As mentioned in our previous article, gaining some weight during holidays it is common but this can compromise our health and make more difficult to go back on track later on. The former article focused on creating a pre-holidays nutrition mind set, the most important first step to this challenge. This article will tackle a few remaining adjustments aiming to succeed in our maintenance or weight loss goals during this coming holiday season.
It is easy to put exercise behind when we are more busy socializing during holiday. But being regularly active is important for at least 50 reasons, such as: weight management, reduced risk of cardiovascular disease, decreasing stress, memory and mental health improvement, boosting immune system, and increasing lifespan, etc. etc. Here are a few activity tips:
- Stick to your normal workout routine as much as possible, even during the holidays. If you are not exercising regularly, much better if do not wait until after the New Year to get started. If you are the kind of person who think that do not have time to work out, better change your mind set about it. Note: hard workout sessions are great not really necessary
- Try to add up more activity into your daily routine: for example: park your car farther away from your destination, or much better if you take a walk instead; take the stairs instead of the elevator; read the newspaper while standing up (instead of sitting comfortable burning "zero" calories); or do a 10-minutes calisthenic session any time during the day. Believe me, every little calorie burning counts!

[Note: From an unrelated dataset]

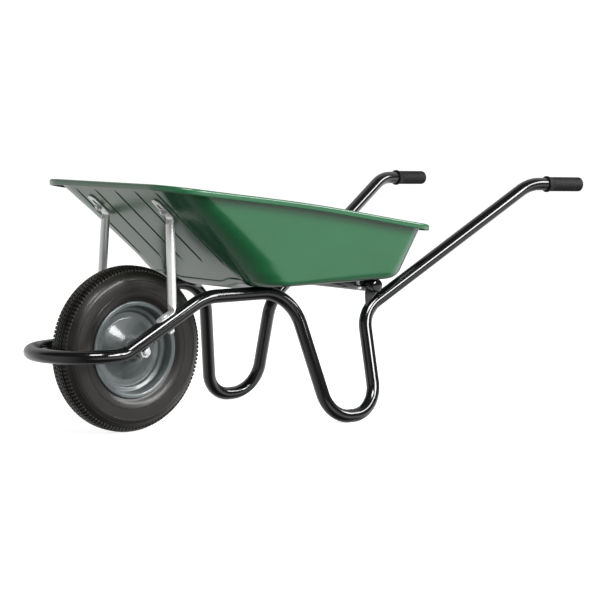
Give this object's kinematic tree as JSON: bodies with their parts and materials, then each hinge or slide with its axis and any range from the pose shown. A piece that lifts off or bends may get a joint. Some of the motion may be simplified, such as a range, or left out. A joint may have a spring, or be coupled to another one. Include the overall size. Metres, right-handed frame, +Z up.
{
  "type": "wheelbarrow",
  "caption": "Single-wheel garden wheelbarrow with a pressed steel tray on a bent tube frame, strutted front, looped wheel guard and straight rear grips",
  "frame": {"origin": "on the ground under the middle of the bounding box", "axes": "+X from the wheel toward the handles, +Y toward the pusher's right-hand grip, +Z up"},
  "size_m": [1.4651, 0.6344, 0.5868],
  "materials": {
    "tray_paint": "gloss green powder coat on pressed sheet steel",
    "frame_paint": "gloss black powder coat on steel tube and plate",
    "rim_paint": "gloss slate grey paint on pressed steel discs",
    "zinc": "bright zinc plate",
    "bearing_steel": "plain turned steel",
    "tyre_rubber": "matte black moulded tread rubber",
    "grip_rubber": "fine-textured dark grey plastic"
  },
  "bodies": {
    "barrow": {"tray": "tray_paint", "nose_tube": "frame_paint", "side_tube_left": "frame_paint", "side_tube_right": "frame_paint", "rear_crossbar": "frame_paint", "gusset_left": "frame_paint", "gusset_right": "frame_paint", "rear_ear_left": "frame_paint", "rear_ear_right": "frame_paint", "front_tab_left": "frame_paint", "front_tab_right": "frame_paint", "axle_bracket_left": "frame_paint", "axle_bracket_right": "frame_paint", "strut_left": "zinc", "strut_right": "zinc", "strut_top_left_bolt": "zinc", "strut_top_left_nut": "zinc", "strut_top_right_bolt": "zinc", "strut_top_right_nut": "zinc", "strut_foot_left_bolt": "zinc", "strut_foot_left_nut": "zinc", "strut_foot_right_bolt": "zinc", "strut_foot_right_nut": "zinc", "front_tray_left_bolt": "zinc", "front_tray_left_nut": "zinc", "front_tray_right_bolt": "zinc", "front_tray_right_nut": "zinc", "rear_tray_left_bolt": "zinc", "rear_tray_left_nut": "zinc", "rear_tray_right_bolt": "zinc", "rear_tray_right_nut": "zinc", "axle": "zinc", "axle_nut_left": "zinc", "axle_nut_right": "zinc", "axle_washer_left": "zinc", "axle_washer_right": "zinc", "spacer_left": "zinc", "spacer_right": "zinc", "grip_left": "grip_rubber", "grip_right": "grip_rubber"},
    "wheel": {"rim_left": "rim_paint", "rim_right": "rim_paint", "hub_tube": "rim_paint", "bearing_left": "bearing_steel", "bearing_right": "bearing_steel", "tyre": "tyre_rubber", "inner_tube": "tyre_rubber", "valve_stem": "bearing_steel", "valve_cap": "tyre_rubber"}
  },
  "joints": [
    {"name": "wheel_spin", "type": "hinge", "parent": "barrow", "child": "wheel", "pos_m": [-0.477, 0, 0.195], "axis": [0, 1, 0], "continuous": true}
  ]
}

- Lose as you go. If unexpectedly happens that you have over-eaten one day, make a conscious decision to get more steps or extra workout during the same day or day after so that you burn off those unwanted calories as soon as possible
- Invite your friends or family members. Research suggests that we human perform better on aerobic tasks like running and cycling when exercising with a partner. So if you are home during this holiday season, go ahead, call up a friend or family member for a gym date, a home workout or a brisk walk session. It might certainly help you both.
Be strong, say no!!
Though someone may encourage to overeat by provoking you with a "delicious meal", it is ok if you respectfully decline. A simple “Sorry! I am full” or “I am taking a break for a while” should be enough for friends and family members to back off while it gives you the time to decide if you really want to eat more or not. Note: taking a few minutes break will typically satiate you. It takes about 7 minutes in average for the brain to get the message that a meal have been served, so better to go for a walk or chat with friends and give yourself time to feel full.
When we are busy, our sleeping time is often the first thing we use to cut back. But skipping sleep not only make us feel tired and exhausted, but it actually disrupts our inner hormones production, which in turn can affect our appetite and end up affecting our weight. So aim for at least 7-8 hours of healthy sleeping every night. Note: Setting an alarm on our phone to remind us the time to get ready to bed might help and better turn off all the electronic devices, or set them to flight or night mode, so that the light and pop-up messages do not keep you awake.